Иудейский народ, фарисеи и книжники, священники и первосвященники - какие все они «взрослые»! Стоит взглянуть в их сторону, как сразу же сталкиваешься с с ожесточенностью и извращенностью, со всем наследием греха. Как они стары! На полтора тысячелетия назад, к Аврааму, восходит их память, - такое историческое сознание есть только у немногих народов. Им свойственна мудрость, как Божий дар и как порождение долгого человеческого опыта, а также знания, ум, корректность. Они исследуют, взвешивают, анализируют, обдумывают, а когда Обетованный приходит, когда пророчество исполняется и многовековая история подходит к осуществлению своего конечного смысла, они держатся за отжившее, цепляются за свои человеческие обычаи, прикрываются сводом законов; они хитры, жестоки, слепы, и великий час истекает. Посланный Богом Мессия должен умереть из-за тех, кто хранит Божий закон. Из Его крови, из Его Святого Духа рождается юное христианство, тогда как иудейство остается завороженным ожиданием Того, Кто уже пришел...

Ребенок юн. Ему свойственна непредубежденность взгляда и сердца. Когда появляется нечто новое, великое и раскрепощающее, он видит его, идет к нему, вступает в него. Эта простота, это «природное христианство» и есть та детскость, о которой говорит притча. Таким образом, Иисус имеет в виду не что-то сентиментальное и трогательное, не милую беззащитность и нежную привязчивость, а простоту и открытость взгляда, способность чувствовать самое главное и принимать его без задних мыслей.

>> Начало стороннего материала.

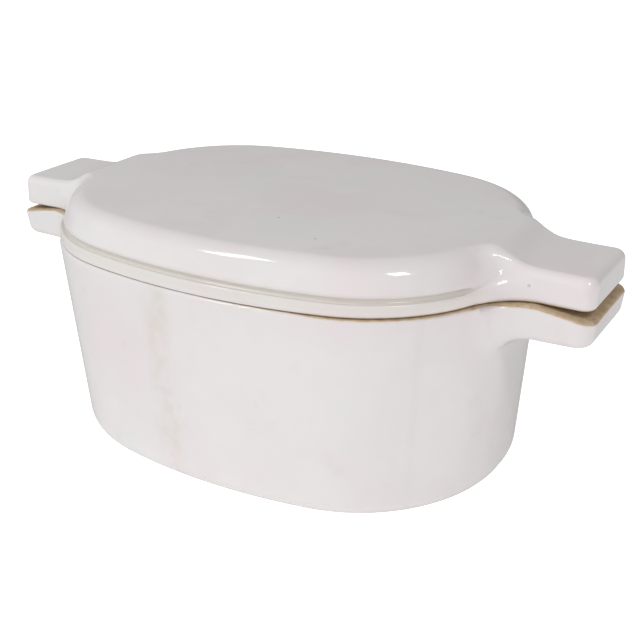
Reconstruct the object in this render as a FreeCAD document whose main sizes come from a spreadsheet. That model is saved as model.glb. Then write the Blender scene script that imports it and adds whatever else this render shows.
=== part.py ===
import FreeCAD, Part
import math
import os

# Lidded oval casserole in glazed stoneware: a deep pot with two tab handles and a
# flat-topped lid with matching tabs that drops into the pot's mouth.
# Frame: origin at the centre of the foot, on the table plane.
# X runs from handle to handle, Y across the dish, Z up.  Millimetres.

os.makedirs("parts", exist_ok=True)
doc = FreeCAD.newDocument("casserole")

# ---------------------------------------------------------------- dimension sheet
DIMS = [
    # name, value, meaning
    ("rim_z", 108.7, "height of the pot's rim, where the lid sits"),
    ("top_z", 132.8, "height of the lid's flat top"),
    ("half_width", 94.8, "half width of the lid's rim oval"),
    ("half_length", 128.1, "half length of the lid's rim oval, without handles"),
    ("side_radius", 316.3, "radius of the long side arcs of the rim oval"),
    ("corner_radius", 78.5, "radius of the four quarter arcs of the rim oval"),
    ("end_radius", 639.0, "radius of the short end arcs of the rim oval"),
    ("pot_rim_grow", 0.8, "pot rim beyond the lid rim"),
    ("base_half_width", 90.0, "half width of the pot at the table"),
    ("base_half_length", 123.5, "half length of the pot at the table, without handles"),
    ("base_side_radius", 290.0, "radius of the base oval's side arcs"),
    ("base_corner_radius", 84.0, "radius of the base oval's quarter arcs"),
    ("base_end_radius", 700.0, "radius of the base oval's end arcs"),
    ("base_edge_r", 9.0, "rounding where the wall meets the foot"),
    ("wall", 6.5, "thickness of the pot's wall"),
    ("floor", 7.5, "thickness of the pot's floor above the table plane"),
    ("inner_floor_r", 14.0, "rounding inside, where wall meets floor"),
    ("foot_recess", 2.0, "depth of the recess inside the foot ring"),
    ("foot_ring", 7.0, "width of the foot ring"),
    ("rim_edge_r", 1.6, "easing of the pot's outer rim edge"),
    ("well_lip_r", 1.2, "rounding of the pot's inner rim edge"),
    ("neck_radius", 20.0, "hollow radius where a handle grows out of the oval"),
    ("pot_tab_half", 29.8, "half width of the pot's handle at its top"),
    ("pot_tab_end", 172.0, "reach of the pot's handle along X"),
    ("pot_tab_undercut", 3.0, "how far the pot handle's foot is set back"),
    ("pot_tab_corner", 8.0, "corner radius of the pot's handle, seen from above"),
    ("pot_tab_root_z", 89.9, "underside of the pot's handle at the wall"),
    ("pot_tab_tip_z", 91.0, "underside of the pot's handle at its end"),
    ("pot_tab_droop", 5.5, "fall of the handle's top face from root to end"),
    ("droop_start", 144.0, "X at which the pot handle's top starts to fall"),
    ("under_tab_r", 12.0, "hollow rounding between the pot's handle and the wall below it"),
    ("flank_z", 60.0, "height where the handle's flanks start out of the wall"),
    ("flank_shrink", 4.4, "inset of the flanks' outline there, just inside the wall"),
    ("flank_narrower", 18.0, "how much narrower than the handle the flanks start"),
    ("root_shrink", 1.9, "inset of the same outline at the root of the underside"),
    ("root_wall_inset", 1.7, "how far inside the rim oval's end the underside is cut"),
    ("pot_tab_edge_r", 3.0, "rounding of the pot handle's lower edges"),
    ("bead_z", 117.0, "height of the groove above the lid's rounded rim"),
    ("bead_inset", 2.0, "depth of that groove"),
    ("shoulder_z", 125.7, "height of the middle of the lid's shoulder"),
    ("shoulder_inset", 5.2, "inset of the lid's shoulder at its middle"),
    ("top_inset", 9.5, "inset of the lid's flat top from its rim"),
    ("top_edge_r", 4.5, "rounding around the lid's top and handle tops"),
    ("lid_tab_half", 26.7, "half width of the lid's handle at its foot"),
    ("lid_tab_taper", 1.0, "how much narrower the lid's handle is at its top"),
    ("lid_tab_end", 170.3, "reach of the lid's handle along X"),
    ("lid_tab_corner", 6.5, "corner radius of the lid's handle, seen from above"),
    ("lid_tab_z", 124.4, "height of the lid handle's top face"),
    ("slope_start", 116.0, "X where the lid's top starts down to the handle"),
    ("slope_end", 144.0, "X where the slope has reached the handle's top"),
    ("lid_skin", 6.6, "thickness of the lid's top"),
    ("flange_depth", 8.0, "how far the locating flange hangs below the rim"),
    ("flange_gap", 1.6, "clearance between flange and pot mouth"),
    ("flange_wall", 5.2, "thickness of the locating flange"),
    ("flange_edge_r", 1.5, "rounding of the flange's lower edges"),
    ("lid_hollow_r", 7.0, "rounding inside the lid, where wall meets top"),
]

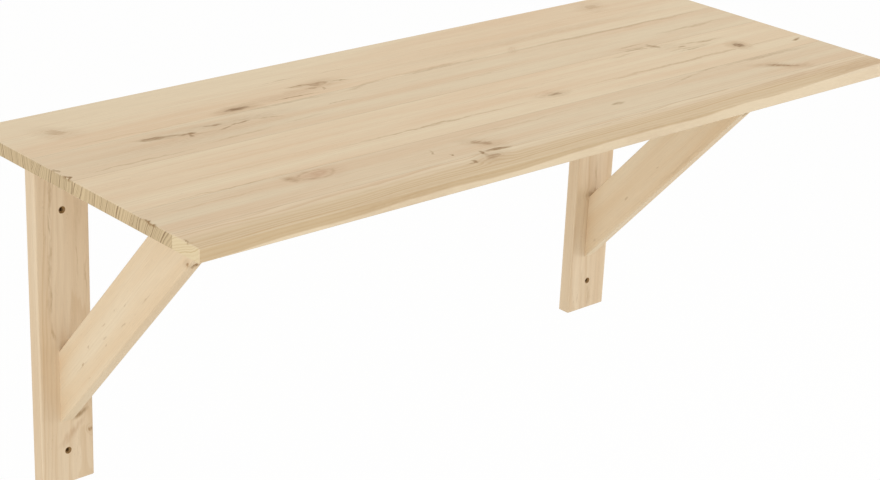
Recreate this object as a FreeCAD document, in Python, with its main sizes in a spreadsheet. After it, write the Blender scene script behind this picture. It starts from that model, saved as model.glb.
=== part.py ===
"""Wall-mounted pine table: an edge-glued top carried by two wall posts and two diagonal braces.

Frame, in millimetres: X runs along the table, Y points into the wall, Z is up. The wall plane is
y = 0, and the origin is the centre of the four wall-screw holes. Everything stands in front of the
wall, at negative y.
"""
import FreeCAD, Part
import os
import Sketcher

doc = FreeCAD.newDocument("WallTable")
Vector = FreeCAD.Vector

# Driving dimensions, in millimetres and degrees

sizes = doc.addObject("Spreadsheet::Sheet", "Sizes")
DIMENSIONS = (
    ("top_length", 1200, "tabletop along the wall"),
    ("top_depth", 475, "tabletop from the wall to the front edge"),
    ("top_thickness", 18, "edge-glued board"),
    ("rear_stave", 135, "width of the stave against the wall"),
    ("second_stave", 90, "width"),
    ("middle_stave", 122, "width"),
    ("fourth_stave", 77, "width, and the front stave takes the rest"),
    ("front_round", 2.5, "radius on the two long front arrises"),
    ("end_ease", 0.8, "chamfer on the arrises of the two ends"),
    ("post_width", 80, "along the wall"),
    ("post_thickness", 20, "out from the wall"),
    ("post_length", 500, "upright, from its foot to the underside of the top"),
    ("post_inset", 70, "from the end of the top to the outer side of a post"),
    ("post_round", 3, "radius on the two front arrises of a post"),
    ("post_foot_ease", 1, "chamfer round the foot of a post"),
    ("hole_height", 48, "lower wall hole above the foot of a post"),
    ("hole_spacing", 344, "between the two wall holes of a post"),
    ("wall_hole", 5.5, "diameter for the wall screw"),
    ("wall_sink", 9.5, "diameter of its countersink"),
    ("brace_thickness", 20, "along the wall"),
    ("brace_depth", 70, "across the board, square to its length"),
    ("brace_slope", 48, "degrees above level"),
    ("brace_height", 92, "lower corner of the butt above the foot of a post"),
    ("brace_round", 1.8, "radius on the four long arrises of a brace"),
    ("dowel_diameter", 8, "glued in the end of a post and in the top"),
    ("dowel_length", 36, ""),
    ("dowel_in_top", 12, "its depth in the underside of the top"),
    ("dowel_pitch", 44, "between the two dowels of a post"),
    ("dowel_ease", 0.5, "chamfer on both ends"),
    ("dowel_spare", 1, "glue space at each end of a dowel"),
    ("screw_diameter", 4, "over the thread"),
    ("screw_head", 8, "diameter of a head"),
    ("pan_height", 2.6, "height of the flat-bottomed head of a top screw"),
    ("head_sunk", 0.5, "how far the head of a foot screw lies below the wood"),
    ("screw_point", 4, "length of the point"),
    ("recess_span", 4.4, "across the cross recess"),
    ("recess_slot", 1.1, "width of its slots"),
    ("recess_depth", 1.7, ""),
    ("foot_screw", 45, "length of the screws through a post into a brace"),
    ("foot_screw_height", 42, "lower one above the corner of the butt"),
    ("foot_screw_pitch", 40, "between the two"),
    ("top_screw", 50, "length of the screw up through a brace into the top"),
    ("top_screw_reach", 310, "from the wall"),
    ("top_screw_cover", 40, "from its head to the underside of the top"),
    ("bore_width", 8.4, "diameter of the bore that its head goes up through"),
    ("pilot_spare", 1, "depth of a pilot hole past the screw's point"),
)
for row, (alias, number, note) in enumerate(DIMENSIONS, 1):
    sizes.set("A%d" % row, alias)
    sizes.set("B%d" % row, str(number))
    sizes.set("C%d" % row, note)
    sizes.setAlias("B%d" % row, alias)
doc.recompute()

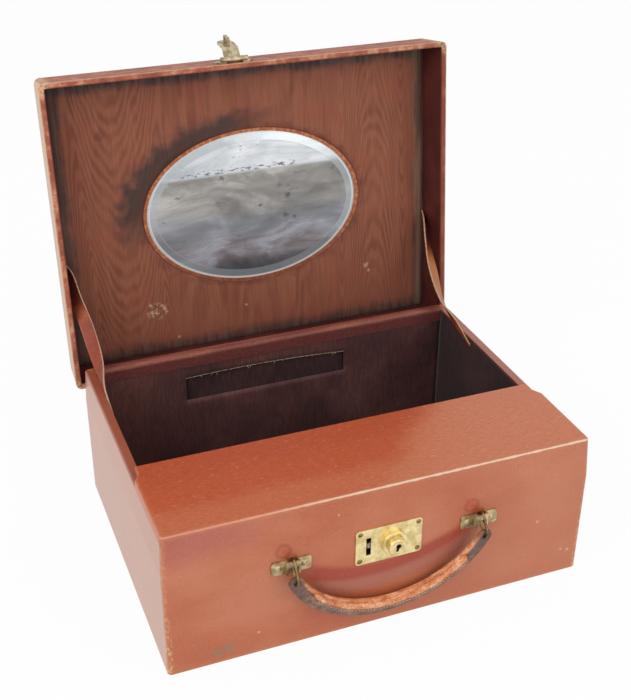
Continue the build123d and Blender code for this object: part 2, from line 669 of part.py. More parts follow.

В сущности, детскость означает то же самое, что способность веровать, - взгляд на мир, при котором вера естественна и то, что исходит от Бога, не встречает противодействия.

Иначе говоря, это - нечто свято-великое; и ясно, что с этого надо начинать. Детскость надо обретать вновь. Не зря в нашем тексте говорится: «Если не обратитесь и не будете как дети...» Стать детьми - значит преодолеть «взрослость», обратиться и перестроиться до самого основания, а это процесс длительный.

Детскость, которую имеет в виду Иисус, означает соотнесенность с Божиим отцовством. Ведь у ребенка все связано с отцом и матерью. Все доходит до него через них. Они всюду. Они - источник, мерило и порядок. У взрослого «отец и мать» исчезают. Со всех сторон его окружает лишенный внутренних связей, враждебный, безразличный мир. Отец и мать ушли, и все перестало быть родным. Для ребенка же, везде и всюду, есть Некто отеческий: Отец Небесный. Конечно, Он должен быть не повторением земного отца, увеличенным сверх натурального размера, но действительно «Богом и Отцом Иисуса Христа» (1 Кор 1.3), Тем, Который выступает из Его слов и призывает вместе с Ним заботиться о свершении Его воли.

Дух детскости видит Отца Небесного во всем, что ему встречается. Но чтобы осуществить это, необходимо переработать то, что происходит в жизни, простое стечение обстоятельств превратить в мудрость случайность - в любовь. Трудно осуществить это по-настоящему. Это - «победа, победившая мир» (1 Ин 5.4). Стать ребенком, как это понимает Христос, -то же самое, что достигнуть христианской зрелости.